## Brief
Return, exactly as written, every line from the first line of the data below through the line that contains "import Sketcher".
┏━━
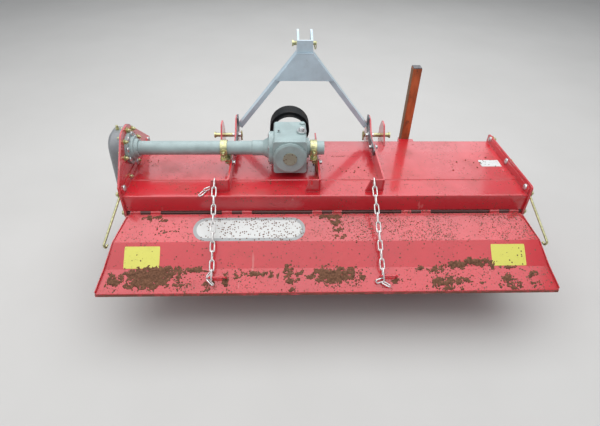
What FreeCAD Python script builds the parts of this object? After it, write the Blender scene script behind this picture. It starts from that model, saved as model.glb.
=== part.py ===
import FreeCAD, Part
import math
import os

import Sketcher

# Rotary tiller, 1.8 m wide, for a three-point hitch.
# +X is right and +Y is forward, both seen from behind the machine, and +Z is up.
# Every piece is drawn from the hinge line of the tail board: y = 0 at the deck's rear
# lip and z = 0 at the lip's lower edge. placed() then moves it so that the origin is on
# the floor, in the middle of the machine's length and width.

doc = FreeCAD.newDocument("rotary_tiller")
sheet = doc.addObject("Spreadsheet::Sheet", "Sizes")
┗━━
## Solution to this task
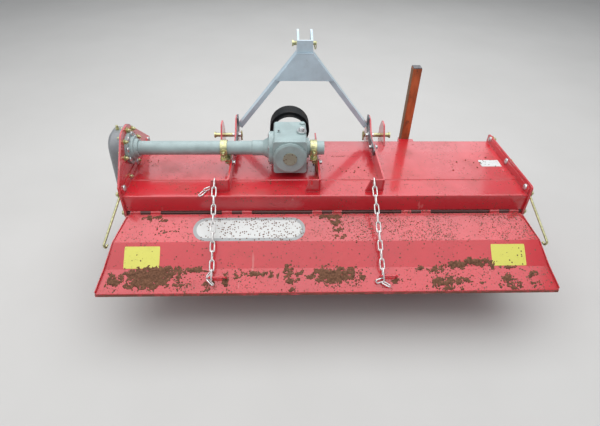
What FreeCAD Python script builds the parts of this object? After it, write the Blender scene script behind this picture. It starts from that model, saved as model.glb.
=== part.py ===
import FreeCAD, Part
import math
import os

import Sketcher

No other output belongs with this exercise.